Recently, $1 billion was invested on a 10-year capital improvement infrastructure initiative known as the Clean Water Program. The program will support the San Francisco Bay area’s growing population of approximately 170,000 residents by repairing, replacing, and upgrading sewer conveyance including the building of a new wastewater treatment plant. More specifically, wet weather sewer capacity assurance will be built to prevent any overflows. Finally, the wastewater treatment plant will also abide by current and future regulatory requirements.
One significant component of the wastewater treatment plant are submersible pumps. The submersible pumps maintain the wastewater flow throughout the piping systems. These pumps have protective seals preventing any leakage as their shafts rotate at high speeds to maintain the flow of water. According to Pumps & Systems’ Jussi Sorvoja
, each seal type has its own specific seal water flow and pressure requirements, and if exceeded, system failures may occur. Only a minimal amount of seal water is needed to cool and lubricate the seals and the rotating shaft in addition to flushing out any impurities.

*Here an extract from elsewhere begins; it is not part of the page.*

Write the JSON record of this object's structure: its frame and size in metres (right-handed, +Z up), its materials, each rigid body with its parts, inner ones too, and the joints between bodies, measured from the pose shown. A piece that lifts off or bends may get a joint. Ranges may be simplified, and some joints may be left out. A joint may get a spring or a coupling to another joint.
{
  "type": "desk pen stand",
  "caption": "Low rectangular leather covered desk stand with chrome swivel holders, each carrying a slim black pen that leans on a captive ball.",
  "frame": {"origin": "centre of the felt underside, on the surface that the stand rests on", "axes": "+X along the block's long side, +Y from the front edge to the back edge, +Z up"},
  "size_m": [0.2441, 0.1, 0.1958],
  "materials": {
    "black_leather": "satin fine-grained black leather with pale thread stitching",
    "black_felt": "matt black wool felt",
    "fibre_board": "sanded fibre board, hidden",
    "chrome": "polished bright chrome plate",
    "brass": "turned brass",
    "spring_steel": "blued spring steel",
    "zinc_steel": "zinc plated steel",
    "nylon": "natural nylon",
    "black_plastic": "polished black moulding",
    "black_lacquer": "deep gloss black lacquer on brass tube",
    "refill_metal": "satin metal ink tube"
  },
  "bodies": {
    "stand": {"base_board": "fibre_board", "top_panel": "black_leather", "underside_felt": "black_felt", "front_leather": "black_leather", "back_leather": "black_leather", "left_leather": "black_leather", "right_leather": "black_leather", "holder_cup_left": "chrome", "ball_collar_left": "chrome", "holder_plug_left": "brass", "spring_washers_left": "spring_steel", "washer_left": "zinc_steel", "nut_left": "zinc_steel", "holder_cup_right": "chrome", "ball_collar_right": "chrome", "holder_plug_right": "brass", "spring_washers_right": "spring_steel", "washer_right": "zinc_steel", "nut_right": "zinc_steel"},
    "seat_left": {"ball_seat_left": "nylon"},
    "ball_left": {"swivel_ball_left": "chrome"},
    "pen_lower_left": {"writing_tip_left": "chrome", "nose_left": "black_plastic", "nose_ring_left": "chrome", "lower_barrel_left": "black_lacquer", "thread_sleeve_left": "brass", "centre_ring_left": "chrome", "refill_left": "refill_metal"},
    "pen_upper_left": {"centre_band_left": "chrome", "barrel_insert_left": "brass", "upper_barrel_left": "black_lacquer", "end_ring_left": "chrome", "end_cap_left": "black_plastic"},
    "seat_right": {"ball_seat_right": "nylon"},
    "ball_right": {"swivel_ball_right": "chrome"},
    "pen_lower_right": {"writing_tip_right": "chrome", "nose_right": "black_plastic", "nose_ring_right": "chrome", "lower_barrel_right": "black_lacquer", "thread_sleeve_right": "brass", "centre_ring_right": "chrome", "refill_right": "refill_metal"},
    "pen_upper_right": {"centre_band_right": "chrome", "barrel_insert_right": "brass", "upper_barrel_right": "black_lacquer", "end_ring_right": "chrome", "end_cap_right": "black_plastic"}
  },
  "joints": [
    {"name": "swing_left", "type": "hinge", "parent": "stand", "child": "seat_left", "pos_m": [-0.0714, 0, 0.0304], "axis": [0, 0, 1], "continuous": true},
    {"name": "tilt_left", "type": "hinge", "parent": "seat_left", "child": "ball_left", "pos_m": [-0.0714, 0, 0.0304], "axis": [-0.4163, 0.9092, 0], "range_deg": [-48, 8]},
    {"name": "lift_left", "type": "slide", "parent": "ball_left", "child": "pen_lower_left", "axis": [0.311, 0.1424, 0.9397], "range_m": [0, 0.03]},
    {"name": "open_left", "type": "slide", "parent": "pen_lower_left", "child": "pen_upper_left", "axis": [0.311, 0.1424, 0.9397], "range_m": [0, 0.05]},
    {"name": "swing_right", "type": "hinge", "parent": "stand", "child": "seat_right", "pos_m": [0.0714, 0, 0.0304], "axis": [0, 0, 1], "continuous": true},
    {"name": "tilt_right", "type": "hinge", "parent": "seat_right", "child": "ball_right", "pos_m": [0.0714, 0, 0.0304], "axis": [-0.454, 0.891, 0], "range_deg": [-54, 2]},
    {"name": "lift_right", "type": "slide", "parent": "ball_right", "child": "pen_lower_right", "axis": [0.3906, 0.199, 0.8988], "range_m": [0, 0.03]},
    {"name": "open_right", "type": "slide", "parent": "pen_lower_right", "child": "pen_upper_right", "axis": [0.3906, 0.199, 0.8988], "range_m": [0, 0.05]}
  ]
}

Oftentimes, systems consume too much seal water resulting in costly water consumption. In an effort to control seal water and pressure, glass tube variable area flow meters are utilized due to their valves and metering tubes as these adjustable features show the flow readings and control pressure of the seal water. Jussi Sorvia also mentions, “Compared with unmetered systems, flow meters can reduce seal water use in systems by up to 90 percent. They also help seals perform at their peak by maintaining proper seal water pressure and flow.”
Drawing courtesy of Flowserve depicting a general schematic of seal pump systems.
Glass Tube Variable Area Flow Meter in flow scheme
One of the companies supporting this program, a control system integrator, reached out to the experts in flow and pressure control instrumentation at Ponton Industries. The integrator required eleven flow control meters or one meter for each of the eleven submersible pumps. As part of their business of providing tailored customer support, Ponton Industries recommended the Brooks Instrument GT1600 glass tube flow meter based on the following parameters:
- Adjustable scale to compensate for variations in seal water flow and pressure
- Viewing window of the glass tube can be rotated at 360° and 180° to easily monitor the flow process
- Save money on seal water with integral valves and metering tube
- Avoid utility expenses as no power source is required
- Maintain the seals on the pumps due to seal water application, when necessary
Upon completion of the project, the plant will treat 12 million gallons per day during summer months and will effectively manage up to 8 times greater than normal flows. What can be viewed as a small component compared to the overall wastewater treatment plant, the glass tube variable area flow meters enable cost savings by controlling and conserving seal water as well as protecting and maintaining the submersible pumps through the efficient use of seal water.